There’s nothing illegal about making kids wear flared trousers or a teeshirt with a picture of Adam Ant or Peter Purves, though. Nor is there anything illegal about turning the heating off in the canteen and having the children line up to be served slop from enormous, dented aluminium vessels by specially-chosen women who look like the cast of a prison drama.

If some of them have Woodbines on the go while serving, so much the better.

To hell with a balanced diet: on Theme Day let’s give the kids some sort of stew made of whatever happened to be left on the floor of a nearby abattoir the previous Friday; let’s give ’em an alleged curry laced with sultanas and Ski yoghurt; let’s give ’em battered fritters that look like something last seen trying to catch Tom Baker before he could make it to the Tardis.

Each child must only be permitted a small beaker of stagnant water from a big bowl at one end of the canteen with a ladle chained to it. Also, no child should be permitted to leave until they’ve eaten the whole meal.

Naturally, this will cause at least one child to be nicknamed ‘Sicklet’ or ‘Spew’ for the rest of their schooldays and quite possibly the rest of their life unless they leave town.

As a final touch of authenticity, a small number of children should be allowed to bring packed lunches instead, and wait outside the canteen to sell their crisps and Penguin biscuits at about five times the shop price.

  • FEATHERS are all a-ruffle down at the council over a Labour leaflet mentioning the future of Lydiard House and Park.

Those naughty Tories, say Labour, might sell these precious local assets for some ready cash.
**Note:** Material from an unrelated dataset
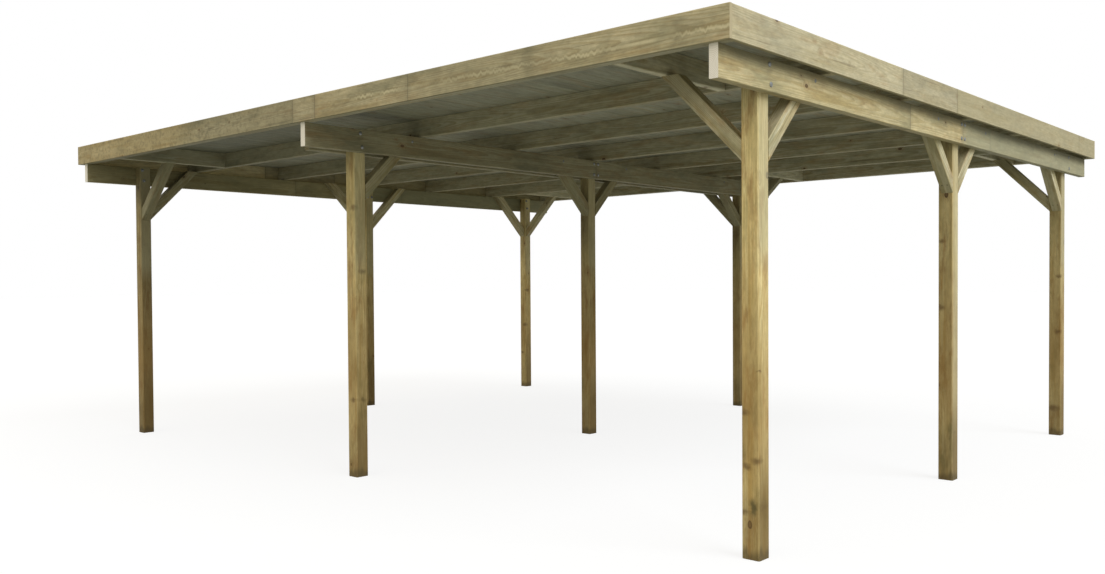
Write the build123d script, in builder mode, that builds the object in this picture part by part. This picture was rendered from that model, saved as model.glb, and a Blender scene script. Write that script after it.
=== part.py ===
"""Flat-roofed timber double carport: nine posts, long beams, rafters, braces, boarded roof and fascia.

Frame: millimetres, +Z up, origin on the ground under the middle of the roof, +X to the right, +Y to the back.
"""
from build123d import *

import os

# ---- driving dimensions ----
bay_width = 2940          # post centre to post centre, across the front
bay_depth = 2335          # post centre to post centre, front to back
side_overhang = 160       # outer post centre to the outer face of the side fascia
end_overhang = 465        # front or back post centre to the outer face of that fascia
headroom = 2090           # ground to the underside of the beams
joint_gap = 1             # open joint where two boards butt end to end

post_width = 90
post_ease = 6             # flat on each long edge of a post

beam_thick = 45
beam_height = 145
beam_end_gap = 5          # beam end to the inner face of the fascia
beam_joint_y = 0          # butt joint in each beam, over the middle of the centre post
inner_beam_setback = 120  # how far one beam of the middle pair stops short at the front

rafter_thick = 45
rafter_height = 120
rafter_count = 7
timber_ease = 3           # flat on the long edges of beams, rafters and braces

fascia_thick = 20
fascia_upstand = 1        # fascia top above the highest felt
fascia_ease = 2
end_joint_x = 0           # butt joint in the front and back fascia
side_joint_y = -290       # butt joint in the side fascia

board_thick = 19
board_cover = 112         # visible width of one roof board, rounded to fill the roof
groove_width = 8
groove_depth = 4

felt_thick = 3
felt_roll = 1000          # width of one strip of roofing felt
lap_width = 100
lap_rise = 2

brace_size = 70           # square section
brace_drop = 300          # lower corner of the brace on the post, below the beam
trimmer_past_brace = 7.5  # far face of a trimmer past the tip of the brace head under it

# ---- derived places ----
columns = {"left": -bay_width, "middle": 0, "right": bay_width}
rows = {"front": -bay_depth, "centre": 0, "back": bay_depth}
post_face = post_width / 2
beam_top = headroom + beam_height
rafter_top = beam_top + rafter_height
deck_top = rafter_top + board_thick
fascia_height = deck_top + felt_thick + lap_rise + fascia_upstand - beam_top
roof_x = bay_width + side_overhang
roof_y = bay_depth + end_overhang
inner_x = roof_x - fascia_thick
inner_y = roof_y - fascia_thick
beam_end = inner_y - beam_end_gap
first_rafter = -inner_y + rafter_thick / 2
rafter_pitch = -2 * first_rafter / (rafter_count - 1)
brace_foot = headroom - brace_drop
brace_reach = beam_top - brace_foot
brace_cut = brace_size * 2**0.5       # length of a plumb or level cut across a 45 degree brace
trimmer_offset = post_face + brace_reach + trimmer_past_brace - rafter_thick / 2

os.makedirs("parts", exist_ok=True)


def save(piece, name):
    """Label one finished piece and write it to its own file."""
    piece.part.label = name
    export_step(piece.part, f"parts/{name}.step")


def section_plane(run, start, centre):
    """The plane across a timber's run at its start, set on the middle of the section."""
    if run == "X":
        return Plane(origin=(start, *centre), x_dir=(0, 1, 0), z_dir=(1, 0, 0))
    if run == "Y":
        return Plane(origin=(centre[0], start, centre[1]), x_dir=(1, 0, 0), z_dir=(0, 1, 0))
    return Plane(origin=(*centre, start))


def planed_timber(run, width, height, ease, lengths):
    """Straight timbers of one section; each length is (section centre, start, end) along the run."""
    with BuildPart() as timber:
        for centre, start, end in lengths:
            with BuildSketch(section_plane(run, start, centre)) as section:
                Rectangle(width, height)
                chamfer(section.vertices(), length=ease)
            extrude(amount=end - start)
    return timber


def two_boards(centre, start, end, joint):
    """A run made of two boards that butt at a joint."""
    return [(centre, start, joint - joint_gap / 2), (centre, joint + joint_gap / 2, end)]


# ---- posts: they run up beside the beams to the underside of the rafters ----
for row, y in rows.items():
    for column, x in columns.items():
        post = planed_timber("Z", post_width, post_width, post_ease, [((x, y), 0, beam_top)])
        save(post, f"post_{row}_{column}")

# ---- beams: one bolted to the outside of each outer row, a pair clasping the middle row ----
beams = {
    "beam_left": (-bay_width, -1, 0),
    "beam_middle_left": (0, -1, inner_beam_setback),
    "beam_middle_right": (0, 1, 0),
    "beam_right": (bay_width, 1, 0),
}
for name, (post_x, outward, setback) in beams.items():
    centre = (post_x + outward * (post_face + beam_thick / 2), headroom + beam_height / 2)
    boards = two_boards(centre, -beam_end + setback, beam_end, beam_joint_y)
    beam = planed_timber("Y", beam_thick, beam_height, timber_ease, boards)
    save(beam, name)

# ---- rafters: on top of the beams, evenly spread from the front fascia to the back one ----
for index in range(rafter_count):
    centre = (first_rafter + index * rafter_pitch, beam_top + rafter_height / 2)
    length = (centre, -inner_x, inner_x)
    rafter = planed_timber("X", rafter_thick, rafter_height, timber_ease, [length])
    save(rafter, f"rafter_{index + 1}")

# ---- trimmers between the two end rafters, over the heads of the sideways braces ----
# (end of the roof, and for each column the sides of its post that carry a sideways brace)
sideways = {
    "front": (-1, {"left": (1,), "right": (-1,)}),
    "back": (1, {"left": (1,), "middle": (-1, 1), "right": (-1,)}),
}
outer_rafter_face = inner_y - rafter_thick
inner_rafter_face = -first_rafter - rafter_pitch + rafter_thick / 2
for row, (end, sides) in sideways.items():
    start, stop = sorted((end * outer_rafter_face, end * inner_rafter_face))
    lengths = [
        ((columns[column] + side * trimmer_offset, beam_top + rafter_height / 2), start, stop)
        for column, post_sides in sides.items()
        for side in post_sides
    ]
    trimmers = planed_timber("Y", rafter_thick, rafter_height, timber_ease, lengths)
    save(trimmers, f"trimmers_{row}")


# ---- braces: 45 degrees, plumb-cut at the post and level-cut at the head ----
def brace_outline():
    """Side view of a brace: x runs away from the post's face, y is height."""
    with BuildLine() as outline:
        Polyline(
            (0, brace_foot),
            (brace_reach, beam_top),
            (brace_reach - brace_cut, beam_top),
            (0, brace_foot + brace_cut),
            close=True,
        )
    return outline.line


def is_sloping(edge):
    """True for the long edges of a brace."""
    return 0.5 < abs(edge.tangent_at(0.5).Z) < 0.9


# near face of a lengthways brace: its far face or its near one lies against a beam's inner face
beside_beam = {"left": -post_face, "middle": post_face - brace_size, "right": post_face - brace_size}
lengthways = {"front": (1,), "centre": (-1, 1), "back": (-1,)}

for row, y in rows.items():
    for column, x in columns.items():
        across = sideways[row][1].get(column, ()) if row in sideways else ()
        with BuildPart() as braces:
            for side in lengthways[row]:
                elevation = Plane(
                    origin=(x + beside_beam[column], y + side * post_face, 0),
                    x_dir=(0, side, 0),
                    z_dir=(side, 0, 0),
                )
                with BuildSketch(elevation):
                    add(brace_outline())
                    make_face()
                extrude(amount=side * brace_size)
            for side in across:
                elevation = Plane(
                    origin=(x + side * post_face, y - brace_size / 2, 0),
                    x_dir=(side, 0, 0),
                    z_dir=(0, -side, 0),
                )
                with BuildSketch(elevation):
                    add(brace_outline())
                    make_face()
                extrude(amount=-side * brace_size)
            chamfer(braces.edges().filter_by(is_sloping), length=timber_ease)
        save(braces, f"braces_{row}_{column}")

# ---- roof boards, tongued together, with a V groove at each joint on the underside ----
board_count = round(2 * inner_x / board_cover)
board_pitch = 2 * inner_x / board_count
for name, end in (("roof_boards_front", -1), ("roof_boards_back", 1)):
    with BuildPart() as boards:
        with BuildSketch(Plane.XY.offset(rafter_top)):
            with Locations((0, end * inner_y / 2)):
                Rectangle(2 * inner_x, inner_y)
        extrude(amount=board_thick)
        with BuildSketch(Plane.XZ):
            for index in range(1, board_count):
                x = -inner_x + index * board_pitch
                with BuildLine():
                    Polyline(
                        (x - groove_width / 2, rafter_top),
                        (x, rafter_top + groove_depth),
                        (x + groove_width / 2, rafter_top),
                        close=True,
                    )
                make_face()
        extrude(amount=-end * inner_y, mode=Mode.SUBTRACT)
    save(boards, name)

# ---- roofing felt: strips laid front to back, each lap a low step ----
lap_pitch = felt_roll - lap_width
lap_count = int((2 * inner_x - felt_roll) // lap_pitch) + 1
with BuildPart() as felt:
    with BuildSketch(Plane.XY.offset(deck_top)):
        Rectangle(2 * inner_x, 2 * inner_y)
    extrude(amount=felt_thick)
    with BuildSketch(Plane.XY.offset(deck_top + felt_thick)):
        with GridLocations(lap_pitch, 1, lap_count, 1):
            Rectangle(lap_width, 2 * inner_y)
    extrude(amount=lap_rise)
save(felt, "roof_felt")

# ---- fascia: front and back boards run to the corners, the side boards fit between them ----
fascia_middle = beam_top + fascia_height / 2
for name, outward in (("fascia_left", -1), ("fascia_right", 1)):
    centre = (outward * (inner_x + fascia_thick / 2), fascia_middle)
    boards = two_boards(centre, -inner_y, inner_y, side_joint_y)
    save(planed_timber("Y", fascia_thick, fascia_height, fascia_ease, boards), name)

for name, outward in (("fascia_front", -1), ("fascia_back", 1)):
    centre = (outward * (inner_y + fascia_thick / 2), fascia_middle)
    boards = two_boards(centre, -roof_x, roof_x, end_joint_x)
    save(planed_timber("X", fascia_thick, fascia_height, fascia_ease, boards), name)
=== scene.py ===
# %% [markdown]
# # A timber double carport
# Nine square posts carry long beams, seven rafters and a boarded, felted roof behind a fascia.
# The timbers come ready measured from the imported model, which is loaded first and never moved.
# What is left for Blender is what makes it look like treated pine: rings, knots, stains and damp feet,
# and the small metal that holds the pieces together.

# %% Load the carport's timbers
import math
from functools import partial

import bpy
from mathutils import Matrix, Vector


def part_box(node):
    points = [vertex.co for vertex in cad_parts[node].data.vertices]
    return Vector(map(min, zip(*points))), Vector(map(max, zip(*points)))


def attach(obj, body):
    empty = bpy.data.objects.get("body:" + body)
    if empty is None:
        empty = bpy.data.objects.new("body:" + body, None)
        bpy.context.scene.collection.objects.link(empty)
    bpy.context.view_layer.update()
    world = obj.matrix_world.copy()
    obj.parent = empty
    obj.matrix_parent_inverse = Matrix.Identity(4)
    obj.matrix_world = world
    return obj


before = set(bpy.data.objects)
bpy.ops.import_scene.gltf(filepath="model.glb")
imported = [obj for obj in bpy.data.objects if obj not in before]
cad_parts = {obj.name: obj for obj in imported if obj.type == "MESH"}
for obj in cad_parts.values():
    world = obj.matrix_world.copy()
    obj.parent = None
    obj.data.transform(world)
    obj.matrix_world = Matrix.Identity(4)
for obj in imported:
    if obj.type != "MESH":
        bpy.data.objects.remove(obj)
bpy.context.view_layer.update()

# %% [markdown]
# ## Measures taken from the model
# Every place below is worked out from the corners of the loaded timbers, so a bolt stays on its beam
# if the carport is built in another size.

# %% Post rows, beam faces and roof lines
ROWS = ("front", "centre", "back")
COLUMNS = ("left", "middle", "right")


def middle(box):
    """Centre of a box given by its two corners."""
    return (Vector(box[0]) + Vector(box[1])) / 2


post_at = {(row, column): middle(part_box(f"post_{row}_{column}")) for row in ROWS for column in COLUMNS}
bay_x = post_at["front", "right"].x
bay_y = post_at["back", "middle"].y
post_low, post_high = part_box("post_front_right")
half_post = (post_high.x - post_low.x) / 2
beam_low, beam_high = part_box("beam_right")
half_beam = (beam_high - beam_low) / 2
rafter_low, rafter_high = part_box("rafter_1")
rafter_lines = [middle(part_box(f"rafter_{i}")).y for i in range(1, 8)]
fascia_low, fascia_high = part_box("fascia_front")
foot_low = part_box("braces_front_right")[0].z
print(f"bays {bay_x:.3f} x {bay_y:.3f} m, beams from {beam_low.z:.3f} to {beam_high.z:.3f} m")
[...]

Those naughty Labour persons, say the Tories, are just being mischievous in order to frighten people, and there are no plans for any such sale.

Rather than batting allegations back and forth, I have a great suggestion for clearing the air. Let’s invite every leader of every party to make a public pledge that no sale of Lydiard House and Park will take place during any administration run by them now or in the future.

Let them further pledge that any such sale would be a disgusting betrayal of the people of the borough, and that they will resign from the council if their party ever puts such a move on the table.

In fact, let them sign some sort of treaty to that effect and invite the media along to witness the occasion.

  •  FIRST Great Western, the beloved train company serving Swindon, has come up with some new adverts.

Hiding behind – sorry, I mean ‘celebrating’ – frontline staff, the bosses briefly tell the workers’ stories, describing them as Great Westerners.

While I don’t deny for a second that the people at the sharp end are hard-working, often in the face of terrible adversity, I reckon in the interests of fairness there should be some adverts featuring stories of those other Great Westerners: the customers.

For example, one might say: “This is John. He works in London but lives in Swindon. In spite of having his season ticket go up in price every year for as long as he can remember, John’s just learned, yet again, that his morning train has been delayed and he’ll be late for another meeting.

“That means he’ll have to work late and get a later train home, so this evening will be one of the many when he won’t even be back in time to kiss his children goodnight. Sometimes his youngest seems frightened of him, as if she’s forgotten who he is.

“There are thousands of stories like John’s. John is a Great Westerner.”

  • THANKS to the weather, sinkholes are opening here and there across the borough.

As a glass half-full sort of person, if one opens in my street I intend to treat is as an opportunity rather than a catastrophe.

I’ll go round the neighbourhood, gathering the green waste that we’d otherwise have to burn because we’re not paying 40 damned quid each to have it collected, and then I’ll stuff it in the hole.

As a finishing touch, I’ll add a road surface at least as robust as the one which seems to be popular for repairs around here at the moment.

There’ll be no shortage now my elderly cat prefers to use a litter tray.